Cuando estaba en la universidad, como muchos amigos, tenía inquietudes políticas, desvelos y desasosiegos, casi siempre impulsado por los comunistas de aquella época. La dictadura murió y España vivió una transición irrepetible, llevada a cabo por personas muy capaces y preparadas.
Al terminar mis estudios, afronté mi trabajo con una pregunta clave: ¿soy demócrata? No quise simplificar mi realidad a extremos opuestos. Intenté entender a todos, pero lo único que obtuve fue un simple esquema. Analicé proyectos políticos desde distintas perspectivas humanistas. Todos seguían el mismo patrón: hablaban de desigualdad social, de la distribución de la riqueza y de la falta de oportunidades, pero sin proyectos serios ni bien argumentados. En cambio, lo que descubrí era un caldo de cultivo que facilitaría la llegada a organizaciones indeseables. Prometían riquezas y una vida irreal, que solo disfrutarían los instigadores, como ocurría en Cuba.
Llegó el gran día de las elecciones generales. La palabra «democracia» dejó de ser inútil. Ese día se mezclaban la emoción y el nerviosismo por la trascendencia del voto, que iba a influir en el futuro del país. La fila para votar era larga, pero se respiraba esperanza y cambio. Deposité mi voto con la satisfacción del deber cumplido, creyendo en un gobierno que velaría por el bienestar de todos. Desde ese momento, la responsabilidad era de los políticos.
Ser demócrata significa valorar tu voto. Desde niño, en casa y en el colegio, me inculcaron valores como la igualdad, la justicia y la solidaridad. Cumplía así el primer requisito: me declaré demócrata.
Un día, cayó en mis manos «El Manifiesto Liberal» de John Stuart Mill. Sus ideas resonaron en mi cabeza: hablaba de la defensa de la libertad individual, la igualdad ante la ley y la libre competencia. A esto se sumaban la tolerancia, la educación obligatoria, pública o privada y la participación ciudadana.

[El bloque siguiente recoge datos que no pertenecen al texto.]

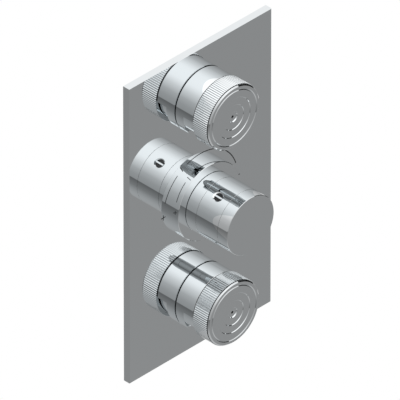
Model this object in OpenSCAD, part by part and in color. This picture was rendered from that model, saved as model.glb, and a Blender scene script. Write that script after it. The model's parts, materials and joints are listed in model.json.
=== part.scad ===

El liberalismo de hoy tiene sus raíces en la Ilustración. Se difundió rápidamente entre filósofos y economistas, y luego en la sociedad, especialmente entre clases dirigentes que querían eliminar las monarquías absolutas y fundar una democracia representativa, un Estado de Derecho o una monarquía constitucional. Como creo en mi trabajo y en mi libertad, adopté esas ideas. Decidí: soy liberal. Es decir, soy un demócrata liberal.
Aunque se diga que el liberalismo no puede convivir con el conservadurismo, no es verdad. Mis padres y mi mujer y yo hemos tenido como base la familia, idea que hemos transmitido a nuestros hijos. De pequeño, me enseñaron que el respeto a la autoridad era incuestionable, y me inculcaron la importancia de la disciplina, la responsabilidad y la satisfacción por el trabajo bien hecho.
Los conservadores surgieron con la Revolución Francesa de 1789. Edmund Burke, uno de sus padres, no se opuso a la revolución, sino a la violencia ejercida en nombre de la libertad. Decía que la radicalidad destruye la sociedad. Los conservadores tienden a favorecer las normas tradicionales y prácticas probadas, como la gestión económica y las relaciones familiares. Creen en la defensa de la Constitución y se oponen a los cambios sociales rápidos. Buscan mantener sus libertades y creen que la moral debe regirse por leyes justas.
Siendo muy joven, le pregunté a mi padre qué era un conservador. Me respondió de forma seria y concisa: «El que tiene algo que conservar». Muchos años después, leí a Henry Levi, padre de la nueva filosofía, decir: «Al final, todos somos conservadores». El político quiere conservar su puesto, el líder sindical el suyo, igual que el trabajador, el peluquero o quien tiene 5 euros en el bolsillo. En pocas palabras, como quiero conservar mis convicciones y a mi familia. Resulta que soy conservador. Así que ahora soy demócrata, liberal y conservador.
El catolicismo es la religión más grande y, a veces, la más incomprendida. La creación refleja la bondad de Dios. Las creencias y enseñanzas de la Iglesia son consistentes a través del tiempo. Creemos que fuimos creados por Dios, que nos hizo libres y nos dio una doctrina moral con capacidad para pecar, pero que nos concede el perdón si nos arrepentimos de corazón. Los católicos vemos el mundo como un reflejo del amor de Dios y del prójimo. Creemos en la Santísima Trinidad, revelada como Padre, Hijo y Espíritu Santo, y en Jesús, su crucifixión, muerte y resurrección.
Por estas reflexiones, me doy cuenta de que soy un español, demócrata, liberal, conservador y católico.